I really didn't want to write about stadiums again today, but when both Twin Cities newspapers treat the Vikings new uniforms as front page news, I feel compelled to.

The stadium news happened in the Senate Taxes Committee which is chaired by Larry Pogemiller, DFL-Minneapolis. MPR's Tom Scheck covered it:

One day after the House approved a plan that would help pay for a downtown Minneapolis ballpark, the Senate author of the bill stopped the Twins momentum with a different funding plan. Sen. Steve Kelley, DFL-Hopkins, says he's moving away from a deal between Hennepin County and the Twins that would rely on a countywide sales tax. Instead, he's proposing a half cent sales tax for the seven county metro area to fund ballparks for the Twins, a Blaine stadium for the Vikings and provide $12 billion for transit funding over the next 30 years.

"I think this is a better solution for Minnesota and for taxpayers than the other solutions where you are issuing lots of debt and have all of the interest costs related to that."

The committee also rejected a funding plan for a new Gopher football stadium that would have used a sales tax on sports memorabilia instead of student fees, naming rights and direct general fund payments.

The big question is whether all this maneuvering will result in a new funding plan for stadiums or whether it will kill all the stadiums.

The committee is scheduled to go back to work today. By the way, Perry Finelli and Tim Pugmire think the Vikings new jerseys look like the old L.A. Rams uniforms.

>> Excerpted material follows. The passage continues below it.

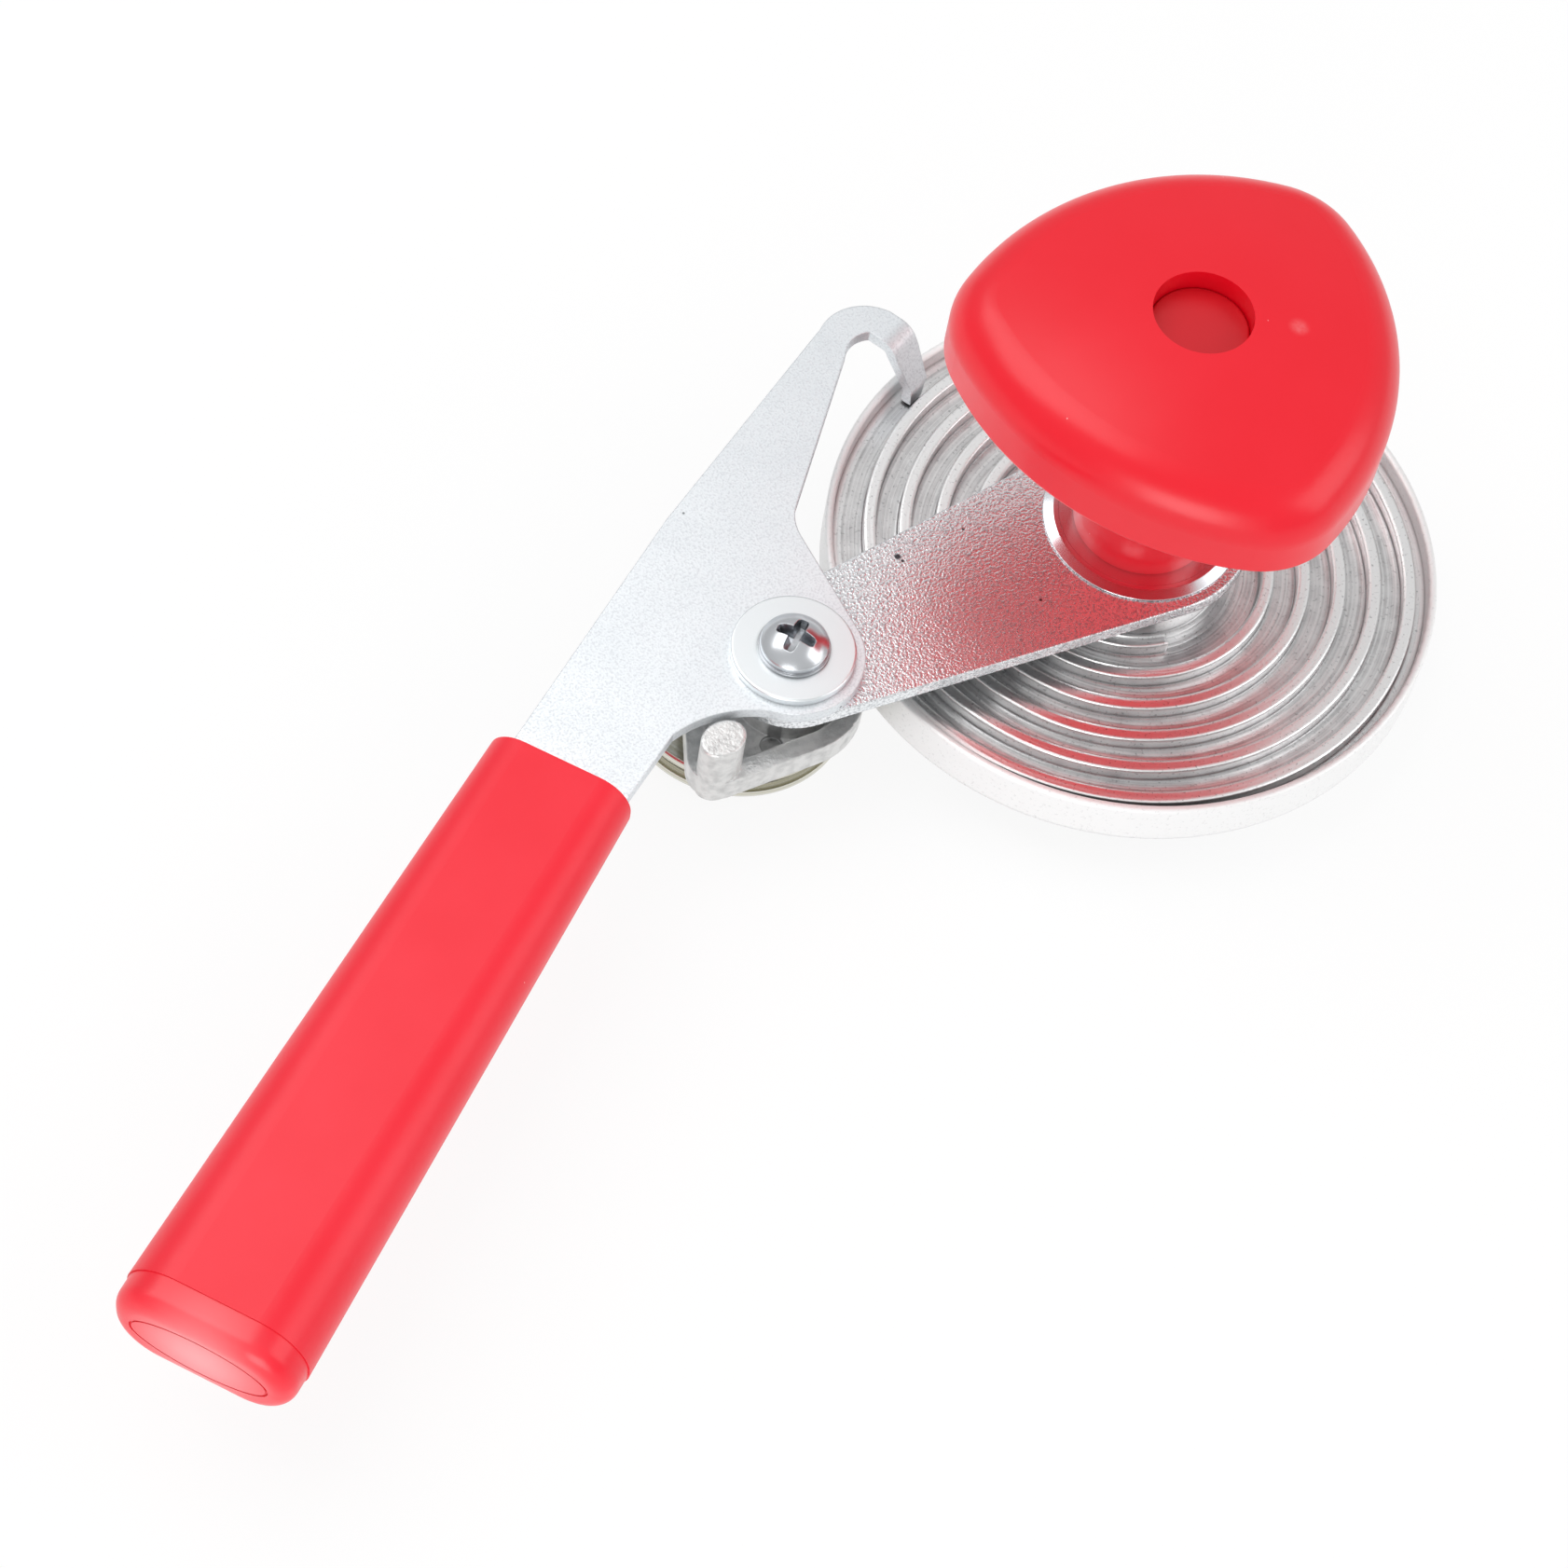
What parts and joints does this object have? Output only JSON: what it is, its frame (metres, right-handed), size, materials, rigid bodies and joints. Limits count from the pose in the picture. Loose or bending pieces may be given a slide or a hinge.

While the Senate committee was talking stadiums the House was taking aim at the state Supreme Court on abortion. The Star Tribune had that story:

If it were to become law, the measure would strike at the heart of the state's equivalent of the landmark Roe vs. Wade U.S. Supreme Court decision in 1973 legalizing abortion. Like the all-out abortion ban recently passed in South Dakota, the Minnesota measure, if enacted, would almost certainly trigger court action to test anew the constitutionality of abortion rights.

"This strategy in the face of clear law is saying that the state is going to wage battle in the courts," said House Minority Leader Matt Entenza, DFL-St. Paul. "That's not the best way to reduce abortion."

The House sponsor, Rep. Laura Brod, R-New Prague, said it is unfair that Minnesotans who might oppose abortions are required to fund them. Taxpayer-funded abortions now account for 29 percent of the abortions performed in Minnesota, at an estimated cost of $1 million a year. Brod's legislation would prohibit all taxpayer-funded abortions unless the mother's life is in danger or in cases of rape or incest.

The new owner of the St. Paul Pioneer Press visited his new acquisition Thursday and the early reviews are charming and disarming. MPR's Annie Baxter had that story:

Many workers, like Donna Lucas, who works in classifieds, emerged from that meeting amped by [MediaNews Group CEO Dean]Singleton's optimism.

"It was a very positive message. Very positive. I think we'll have a good outlook for the Pioneer Press under his tutelage, and I think it'll all turn out for the best for us. I see it being only a good thing that's happening to the Pioneer Press"

Reporter David Hanners had expressed a wary optimism about Singleton just a day earlier. But after hearing him speak, Hanners said he was warming to the new boss, too.

"It was encouraging he used the word fun, and fun is one of the reasons many of us got into the newspaper business."

Fun? The newspaper business must be different from the radio business.